Their reputation rests on a highly recognisable combination of qualities: durable wool, reliable structure, curvilinear floral designs, deep red grounds and an extraordinary commercial success between the late nineteenth and twentieth centuries. That international success also produced specific variants, most notably the so-called American Sarouk, which should be carefully distinguished today from more traditional Sarouk production.
- Origin: the Sarouk and Arak area in Iran's Markazi province
- Typical design: curvilinear floral drawing, medallions, palmettes and red fields
- Technique: wool pile, cotton foundation and Persian knotting
In brief
Sarouk rugs are among the great classical carpets of central Iran. Strong in structure yet elegant in appearance, they combine excellent wool, dependable construction and a floral repertoire of striking balance. Their history is closely tied to international trade, which helped shape both their success and the emergence of variants such as the American Sarouk.
Origin and name
The name Sarouk comes from the village of the same name, located north of Arak. Over time, however, the word also acquired a broader commercial meaning, referring to rugs produced across a relatively wide area of central Iran where villages and small centres shared related techniques, materials and decorative vocabulary.

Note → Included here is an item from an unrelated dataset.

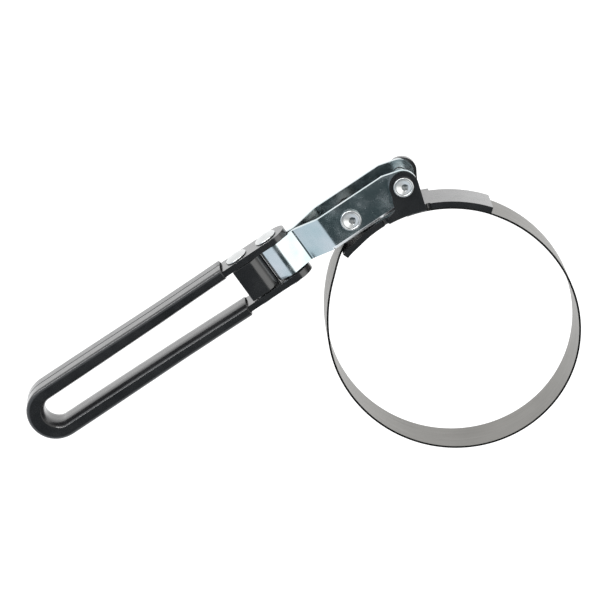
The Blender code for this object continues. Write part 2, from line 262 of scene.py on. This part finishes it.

For that reason, when one speaks of Sarouk rugs, one is not always referring to a single village in the narrow geographic sense. In many cases the name describes a stylistic and commercial family linked to the world of Arak and its weaving districts.
Sarouk, Arak and the Markazi context
The Sarouk weaving area belongs to Markazi province in central Iran, in a territory historically connected with Sultanabad, now Arak. This region was long one of the major centres of Persian carpet production for both the domestic market and export.
The availability of pasture, good wool and an efficient commercial network encouraged the development of a very strong weaving tradition. Sarouk rugs emerged within this context not as nomadic carpets, but as village and regional commercial products capable of responding to international taste.
Historical development and commercial success
The weaving tradition of the Arak area is older, but the true commercial rise of Sarouk rugs belongs mainly to the nineteenth and twentieth centuries. During this period Western demand, especially from Europe and the United States, began to favour Persian rugs of high quality with rich colours, solid durability and decorative designs suited to bourgeois interiors.
A decisive moment came with the presence of major foreign companies in the region, including Ziegler & Co., which organised more structured supply chains, provided materials and partly redirected design taste. Sarouk thus became one of the strongest names in Persian export carpets.
In the twentieth century that success deepened particularly in the United States, where some models were adjusted in colour or style to suit local demand. This process marks a crucial chapter in the modern history of Sarouk rugs.
Materials, knotting and structure
Sarouk rugs are generally made with durable wool pile on a cotton foundation. Wool is one of the key elements of their prestige: often strong, well spun and able to preserve a good surface over time even under heavy use.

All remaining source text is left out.